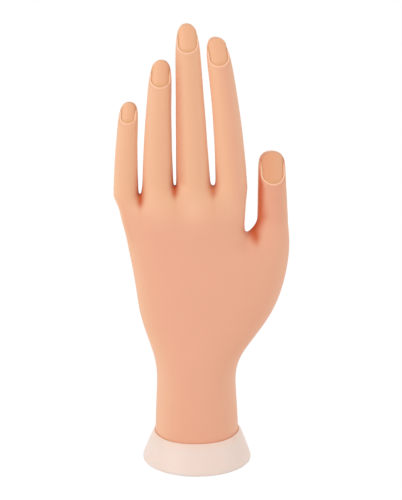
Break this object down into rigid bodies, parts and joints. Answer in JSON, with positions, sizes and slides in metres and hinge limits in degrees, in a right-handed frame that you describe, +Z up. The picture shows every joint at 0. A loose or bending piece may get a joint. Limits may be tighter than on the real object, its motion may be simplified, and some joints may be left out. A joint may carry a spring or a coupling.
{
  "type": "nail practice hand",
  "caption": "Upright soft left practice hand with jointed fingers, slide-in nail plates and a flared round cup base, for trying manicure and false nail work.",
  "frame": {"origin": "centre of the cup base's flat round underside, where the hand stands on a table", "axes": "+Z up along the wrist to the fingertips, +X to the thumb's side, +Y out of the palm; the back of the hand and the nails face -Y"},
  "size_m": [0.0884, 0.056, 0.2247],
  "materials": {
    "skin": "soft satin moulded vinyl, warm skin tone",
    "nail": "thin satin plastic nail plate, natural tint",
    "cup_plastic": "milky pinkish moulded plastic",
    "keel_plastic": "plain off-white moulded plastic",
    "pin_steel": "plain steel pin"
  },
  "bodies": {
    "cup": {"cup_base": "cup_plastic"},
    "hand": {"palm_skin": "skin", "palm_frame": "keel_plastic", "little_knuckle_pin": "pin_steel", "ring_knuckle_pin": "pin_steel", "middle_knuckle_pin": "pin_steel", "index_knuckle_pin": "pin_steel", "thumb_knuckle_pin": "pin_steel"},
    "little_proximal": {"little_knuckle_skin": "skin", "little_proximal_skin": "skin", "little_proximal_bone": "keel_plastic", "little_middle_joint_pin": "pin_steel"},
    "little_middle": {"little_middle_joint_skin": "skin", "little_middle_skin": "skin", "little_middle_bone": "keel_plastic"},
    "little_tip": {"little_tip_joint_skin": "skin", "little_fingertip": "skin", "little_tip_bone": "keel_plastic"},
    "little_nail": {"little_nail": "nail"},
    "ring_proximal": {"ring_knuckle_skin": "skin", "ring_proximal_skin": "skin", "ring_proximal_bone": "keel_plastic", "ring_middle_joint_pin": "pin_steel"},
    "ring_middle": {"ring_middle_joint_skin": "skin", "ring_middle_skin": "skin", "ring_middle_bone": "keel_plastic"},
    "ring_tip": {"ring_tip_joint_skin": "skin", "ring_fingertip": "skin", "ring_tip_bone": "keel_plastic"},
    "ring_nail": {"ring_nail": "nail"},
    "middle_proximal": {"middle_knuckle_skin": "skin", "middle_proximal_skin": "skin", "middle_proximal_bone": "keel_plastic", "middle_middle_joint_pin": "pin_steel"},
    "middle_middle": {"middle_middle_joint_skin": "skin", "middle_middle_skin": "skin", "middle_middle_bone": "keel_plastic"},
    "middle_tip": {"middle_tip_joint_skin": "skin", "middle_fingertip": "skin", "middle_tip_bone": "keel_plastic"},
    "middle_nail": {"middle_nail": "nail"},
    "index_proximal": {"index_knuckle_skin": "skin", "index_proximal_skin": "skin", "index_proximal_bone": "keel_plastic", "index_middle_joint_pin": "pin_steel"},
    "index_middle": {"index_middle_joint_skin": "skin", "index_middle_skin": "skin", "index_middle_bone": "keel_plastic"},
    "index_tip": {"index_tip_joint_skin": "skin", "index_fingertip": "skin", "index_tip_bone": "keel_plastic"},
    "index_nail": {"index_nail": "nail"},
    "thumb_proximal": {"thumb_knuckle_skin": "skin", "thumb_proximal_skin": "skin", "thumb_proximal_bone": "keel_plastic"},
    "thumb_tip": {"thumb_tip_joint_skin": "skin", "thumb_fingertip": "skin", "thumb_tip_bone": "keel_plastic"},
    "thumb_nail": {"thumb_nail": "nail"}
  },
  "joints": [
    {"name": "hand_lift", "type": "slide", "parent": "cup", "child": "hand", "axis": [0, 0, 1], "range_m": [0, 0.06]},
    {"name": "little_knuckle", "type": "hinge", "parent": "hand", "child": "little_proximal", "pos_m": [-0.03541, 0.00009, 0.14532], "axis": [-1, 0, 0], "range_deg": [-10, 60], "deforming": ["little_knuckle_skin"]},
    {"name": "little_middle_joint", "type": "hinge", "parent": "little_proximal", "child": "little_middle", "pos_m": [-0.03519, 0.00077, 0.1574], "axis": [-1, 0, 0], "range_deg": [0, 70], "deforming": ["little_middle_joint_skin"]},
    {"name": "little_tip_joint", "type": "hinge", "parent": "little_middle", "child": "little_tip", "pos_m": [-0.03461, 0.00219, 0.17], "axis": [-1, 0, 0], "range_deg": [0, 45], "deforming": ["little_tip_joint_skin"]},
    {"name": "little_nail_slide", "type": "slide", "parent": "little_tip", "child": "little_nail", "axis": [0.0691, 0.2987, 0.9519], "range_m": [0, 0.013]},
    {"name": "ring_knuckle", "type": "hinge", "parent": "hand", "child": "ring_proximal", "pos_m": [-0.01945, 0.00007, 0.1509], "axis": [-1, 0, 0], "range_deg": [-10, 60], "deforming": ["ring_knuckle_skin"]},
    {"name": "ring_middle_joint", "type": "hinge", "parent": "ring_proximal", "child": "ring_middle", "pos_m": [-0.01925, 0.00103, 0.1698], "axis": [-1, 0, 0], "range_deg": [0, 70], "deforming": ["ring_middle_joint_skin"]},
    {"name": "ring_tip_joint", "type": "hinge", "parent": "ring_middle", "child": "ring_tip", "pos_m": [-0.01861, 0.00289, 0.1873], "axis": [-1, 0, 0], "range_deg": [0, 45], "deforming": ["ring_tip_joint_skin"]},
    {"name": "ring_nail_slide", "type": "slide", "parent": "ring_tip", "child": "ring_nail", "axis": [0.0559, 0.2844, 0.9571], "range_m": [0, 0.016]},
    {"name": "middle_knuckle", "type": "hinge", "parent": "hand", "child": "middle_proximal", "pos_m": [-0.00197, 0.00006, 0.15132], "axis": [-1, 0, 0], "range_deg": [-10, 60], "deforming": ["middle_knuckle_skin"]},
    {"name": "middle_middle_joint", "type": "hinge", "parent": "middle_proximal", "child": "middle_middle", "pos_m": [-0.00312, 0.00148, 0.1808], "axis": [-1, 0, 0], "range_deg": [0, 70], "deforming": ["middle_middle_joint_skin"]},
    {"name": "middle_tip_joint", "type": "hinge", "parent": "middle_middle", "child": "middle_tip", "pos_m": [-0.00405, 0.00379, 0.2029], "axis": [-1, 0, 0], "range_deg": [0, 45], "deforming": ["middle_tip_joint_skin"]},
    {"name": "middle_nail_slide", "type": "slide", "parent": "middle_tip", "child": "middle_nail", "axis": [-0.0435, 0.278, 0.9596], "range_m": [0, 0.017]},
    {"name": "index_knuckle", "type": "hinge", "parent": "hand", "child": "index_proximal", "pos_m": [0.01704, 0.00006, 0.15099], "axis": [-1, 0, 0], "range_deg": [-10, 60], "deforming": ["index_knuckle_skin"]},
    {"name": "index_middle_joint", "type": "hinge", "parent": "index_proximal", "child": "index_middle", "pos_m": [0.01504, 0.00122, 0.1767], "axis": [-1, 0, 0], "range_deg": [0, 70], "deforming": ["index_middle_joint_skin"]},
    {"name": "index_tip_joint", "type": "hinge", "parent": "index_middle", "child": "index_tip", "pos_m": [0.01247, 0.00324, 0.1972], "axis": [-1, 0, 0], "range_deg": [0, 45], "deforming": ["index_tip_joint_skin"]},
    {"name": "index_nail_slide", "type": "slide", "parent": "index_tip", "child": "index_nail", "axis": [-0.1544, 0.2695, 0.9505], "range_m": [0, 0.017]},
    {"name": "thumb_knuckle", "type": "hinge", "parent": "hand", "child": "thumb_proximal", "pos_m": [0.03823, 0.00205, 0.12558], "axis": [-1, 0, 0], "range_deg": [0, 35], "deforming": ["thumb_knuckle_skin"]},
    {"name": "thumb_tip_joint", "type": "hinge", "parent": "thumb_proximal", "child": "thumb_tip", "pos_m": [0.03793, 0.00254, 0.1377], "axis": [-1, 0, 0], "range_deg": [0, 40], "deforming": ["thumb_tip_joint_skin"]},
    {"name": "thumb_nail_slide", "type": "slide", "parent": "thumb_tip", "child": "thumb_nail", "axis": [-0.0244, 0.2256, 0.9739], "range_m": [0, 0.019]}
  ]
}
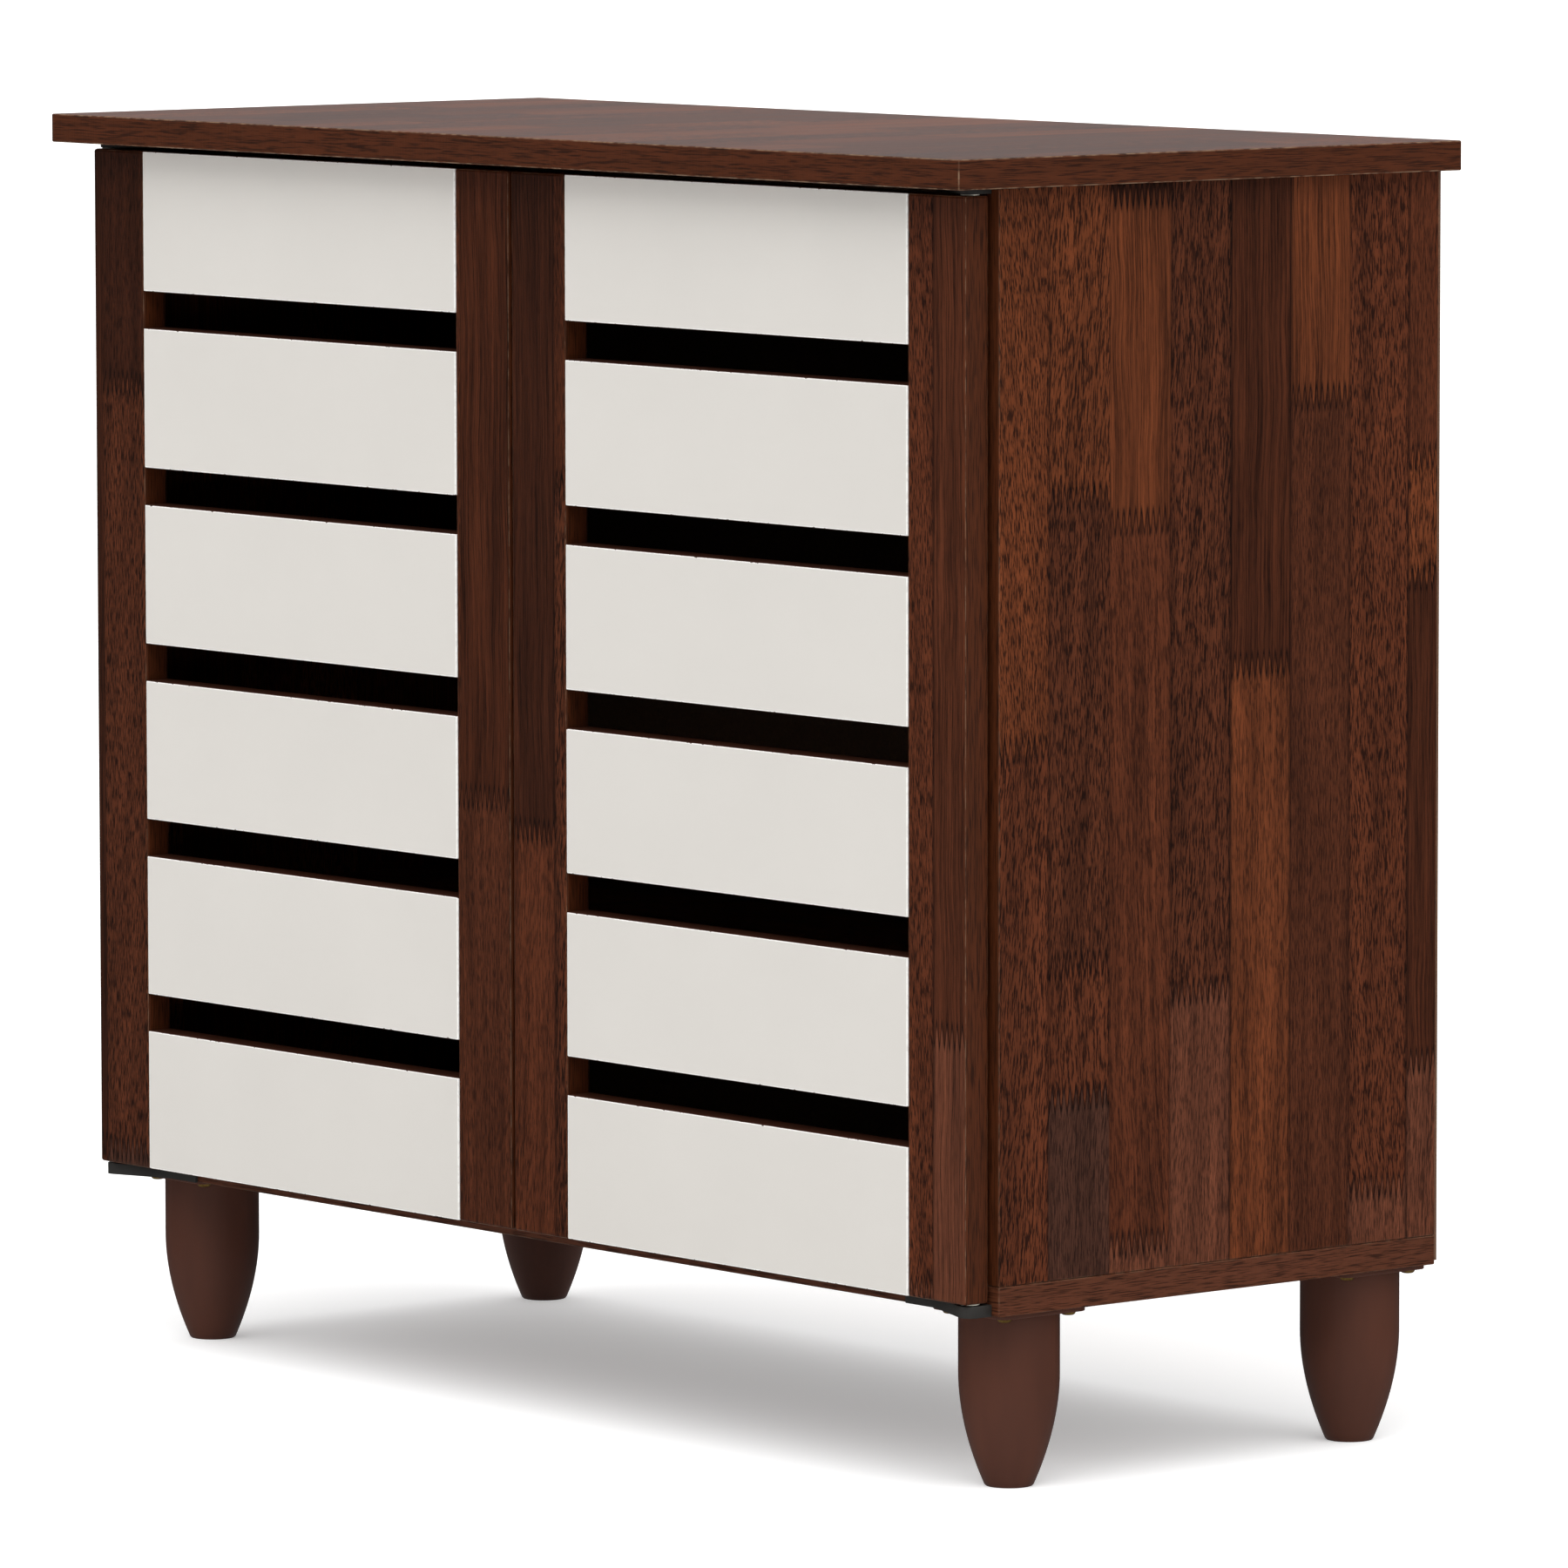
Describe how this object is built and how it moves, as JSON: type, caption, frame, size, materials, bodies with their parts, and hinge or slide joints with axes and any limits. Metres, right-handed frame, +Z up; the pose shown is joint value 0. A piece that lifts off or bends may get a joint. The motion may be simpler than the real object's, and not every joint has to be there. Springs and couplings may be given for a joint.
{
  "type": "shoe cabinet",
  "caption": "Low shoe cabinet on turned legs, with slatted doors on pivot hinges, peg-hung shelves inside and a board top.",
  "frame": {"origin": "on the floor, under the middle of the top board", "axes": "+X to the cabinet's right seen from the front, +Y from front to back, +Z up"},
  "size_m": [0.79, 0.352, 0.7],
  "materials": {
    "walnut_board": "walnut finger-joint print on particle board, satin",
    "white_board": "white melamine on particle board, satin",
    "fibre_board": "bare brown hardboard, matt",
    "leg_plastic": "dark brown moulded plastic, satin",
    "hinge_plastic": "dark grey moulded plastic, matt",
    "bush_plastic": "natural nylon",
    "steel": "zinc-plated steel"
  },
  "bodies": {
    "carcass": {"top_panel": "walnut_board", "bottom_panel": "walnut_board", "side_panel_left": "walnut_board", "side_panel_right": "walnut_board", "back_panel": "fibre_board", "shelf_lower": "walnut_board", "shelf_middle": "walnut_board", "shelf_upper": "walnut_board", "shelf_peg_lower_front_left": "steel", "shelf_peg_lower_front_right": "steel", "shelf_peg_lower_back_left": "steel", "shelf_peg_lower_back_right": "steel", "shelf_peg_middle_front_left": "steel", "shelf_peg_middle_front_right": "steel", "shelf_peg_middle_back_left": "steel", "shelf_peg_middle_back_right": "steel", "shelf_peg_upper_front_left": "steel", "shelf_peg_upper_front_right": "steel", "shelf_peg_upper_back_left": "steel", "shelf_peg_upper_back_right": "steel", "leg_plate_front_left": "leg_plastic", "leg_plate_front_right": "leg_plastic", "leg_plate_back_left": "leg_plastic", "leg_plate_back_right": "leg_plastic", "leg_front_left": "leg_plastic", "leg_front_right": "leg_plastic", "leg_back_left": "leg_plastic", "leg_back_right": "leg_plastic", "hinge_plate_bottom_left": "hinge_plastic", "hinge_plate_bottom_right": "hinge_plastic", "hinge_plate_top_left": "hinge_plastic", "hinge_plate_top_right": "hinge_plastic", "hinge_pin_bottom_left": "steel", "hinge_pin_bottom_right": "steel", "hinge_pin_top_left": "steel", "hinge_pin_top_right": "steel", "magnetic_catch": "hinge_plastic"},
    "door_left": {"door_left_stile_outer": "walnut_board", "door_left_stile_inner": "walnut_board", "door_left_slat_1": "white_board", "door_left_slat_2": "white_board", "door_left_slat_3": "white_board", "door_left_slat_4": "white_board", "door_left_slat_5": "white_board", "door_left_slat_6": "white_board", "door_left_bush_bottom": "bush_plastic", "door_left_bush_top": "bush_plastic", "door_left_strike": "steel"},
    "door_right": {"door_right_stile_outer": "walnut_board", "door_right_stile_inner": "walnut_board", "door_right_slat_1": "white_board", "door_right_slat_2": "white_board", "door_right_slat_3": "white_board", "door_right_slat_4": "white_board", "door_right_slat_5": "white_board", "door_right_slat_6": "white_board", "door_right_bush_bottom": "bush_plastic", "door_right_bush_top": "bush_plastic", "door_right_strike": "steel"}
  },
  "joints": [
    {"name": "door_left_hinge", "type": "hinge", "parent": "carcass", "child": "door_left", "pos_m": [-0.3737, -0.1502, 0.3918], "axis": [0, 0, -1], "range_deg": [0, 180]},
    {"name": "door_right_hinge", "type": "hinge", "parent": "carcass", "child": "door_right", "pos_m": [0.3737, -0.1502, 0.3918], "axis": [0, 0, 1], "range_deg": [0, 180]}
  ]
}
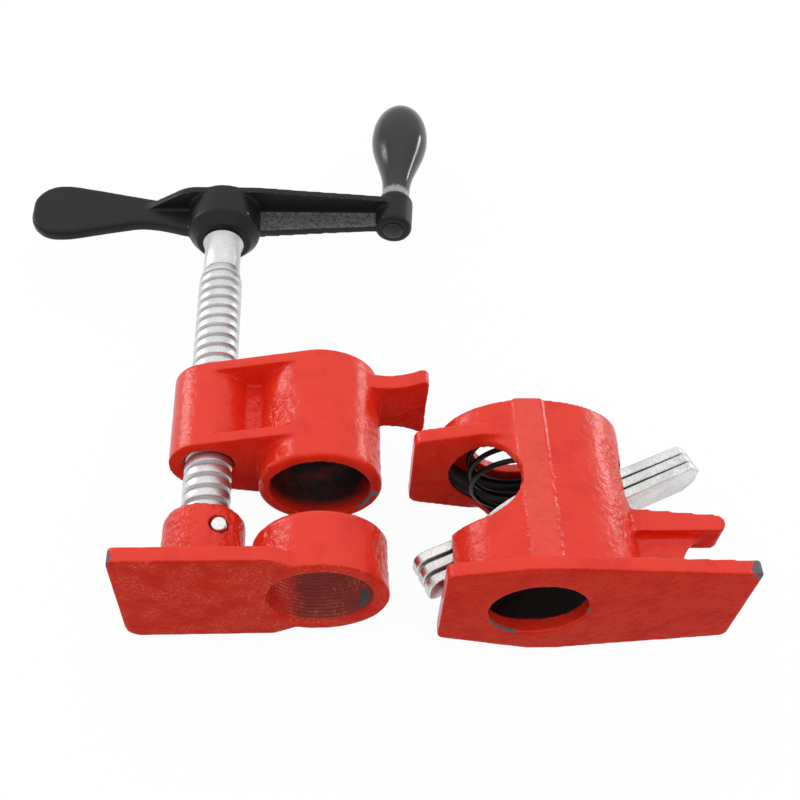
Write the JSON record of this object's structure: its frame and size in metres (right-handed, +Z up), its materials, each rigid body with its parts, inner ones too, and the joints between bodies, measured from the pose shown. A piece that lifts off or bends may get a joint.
§ §
Where a line of the data holds "from", show that line.

  "frame": {"origin": "on the floor, under the middle of the top board", "axes": "+X to the cabinet's right seen from the front, +Y from front to back, +Z up"},
Write the JSON record of this object's structure: its frame and size in metres (right-handed, +Z up), its materials, each rigid body with its parts, inner ones too, and the joints between bodies, measured from the pose shown. A piece that lifts off or bends may get a joint.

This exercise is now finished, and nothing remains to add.